- Betty Grable and Dan Dailey on a Call Me Mister lobby card.
- Directed by: Lloyd Bacon
- Written by: Albert E. Lewin Burt Styler
- Based on: Call Me Mister 1946 musical by Harold Rome Arnold M. Auerbach
- Produced by: Fred Kohlmar
- Starring: Betty Grable Dan Dailey
- Cinematography: Arthur E. Arling
- Edited by: Louis R. Loeffler
- Music by: Leigh Harline
- Distributed by: Twentieth Century-Fox
- Release date: January 31, 1951 (New York);
- Running time: 96 minutes
- Language: English
- Box office: $2,175,000 (US rentals)

= Call Me Mister (film) =

1951 film by Lloyd Bacon

Call Me Mister is a 1951 American Technicolor musical film directed by Lloyd Bacon and starring Betty Grable, Dan Dailey, Danny Thomas, Dale Robertson, Benay Venuta and Richard Boone. The film is based on the 1946 Broadway stage play by Albert E. Lewin and Burt Styler. with music by Harold Rome that featured cast members from the American armed forces. However, only three of Rome's numbers are heard in the film.

==Plot==

In the aftermath of World War II, American soldiers stationed in occupied Japan desire entertainment. They are treated to a show organized by Sergeant Shep Dooley and his former wife, the talented entertainer Kay Hudson. The show is filled with music, dance and comedy, providing a much-needed respite from the challenges of postwar life.
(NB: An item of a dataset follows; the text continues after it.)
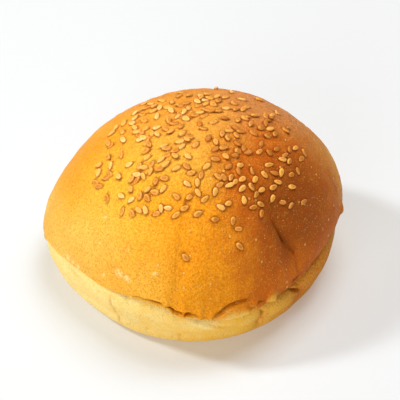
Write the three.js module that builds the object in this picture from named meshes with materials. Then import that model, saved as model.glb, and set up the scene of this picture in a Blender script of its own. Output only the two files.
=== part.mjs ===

As the soldiers enjoy the show, Kay and Shep's on-stage chemistry begins to rekindle old feelings.

==Cast==
- Betty Grable as Kay Hudson
- Dan Dailey as Sergeant Shep Dooley
- Danny Thomas as P.F.C. Stanley Poppoplis
- Dale Robertson as Captain Johnny Comstock
- Benay Venuta as Billie Barton
- Richard Boone as Mess Sergeant
- Jeffrey Hunter as the Kid
- Frank Fontaine as First Sergeant
- The Dunhill Trio as Dancers

==Production==
The film marks Betty Grable's final pairing with Dan Dailey, with whom she had costarred in several films. It also includes the first credited role for future film star Jeffrey Hunter.

==Soundtrack==
- Call Me Mister
  - Written by Harold Rome
  - Performed by chorus during credits
  - Reprised by Betty Grable and Dan Dailey
- Japanese Girl Like 'Merican Boy
  - Written by Sammy Fain
  - Lyrics by Mack Gordon
  - Sung and danced by Betty Grable and chorus
- I'm Gonna Love That Guy Like He's Never Been Loved Before
  - Written by Frances Ash
  - Performed by Betty Grable and male chorus
- Lament to the Pots and Pans
  - Written by Earl K. Brent
  - Lyrics by Jerry Seelen
  - Performed by Danny Thomas
- Goin' Home Train
  - Written by Harold Rome
  - Performed by Bobby Short and male chorus
- I Just Can't Do Enough for You, Baby
  - Written by Sammy Fain
  - Lyrics by Mack Gordon
  - Performed by Betty Grable and Dan Dailey
- Military Life
  - Written by Harold Rome
  - Revised lyrics by Jerry Seelen
  - Performed by Danny Thomas
- Love Is Back in Business
  - Written by Sammy Fain
  - Lyrics by Mack Gordon
  - Performed by Betty Grable, Dan Dailey, Benay Venuta, and Danny Thomas

== Reception ==
In a contemporary review for The New York Times, critic Bosley Crowther called Call Me Mister "a ragtag-and-bobtail show" and wrote: "[T]he simple fact is that 'Call Me Mister' as presented on the screen in a plush Technicolor production by Twentieth Century-Fox is but a faint reminder of .the original stage revue and is mainly a very frank reminder of the sexiness of Miss G. As an Army-employed entertainer in Japan right after the war, engaged—as it seems, incidentally—in putting on a soldier revue, she is flung in your face on most occasions in a variety of revealing costumes via a plot which has her backing and filling with rather elemental urges toward an estranged spouse.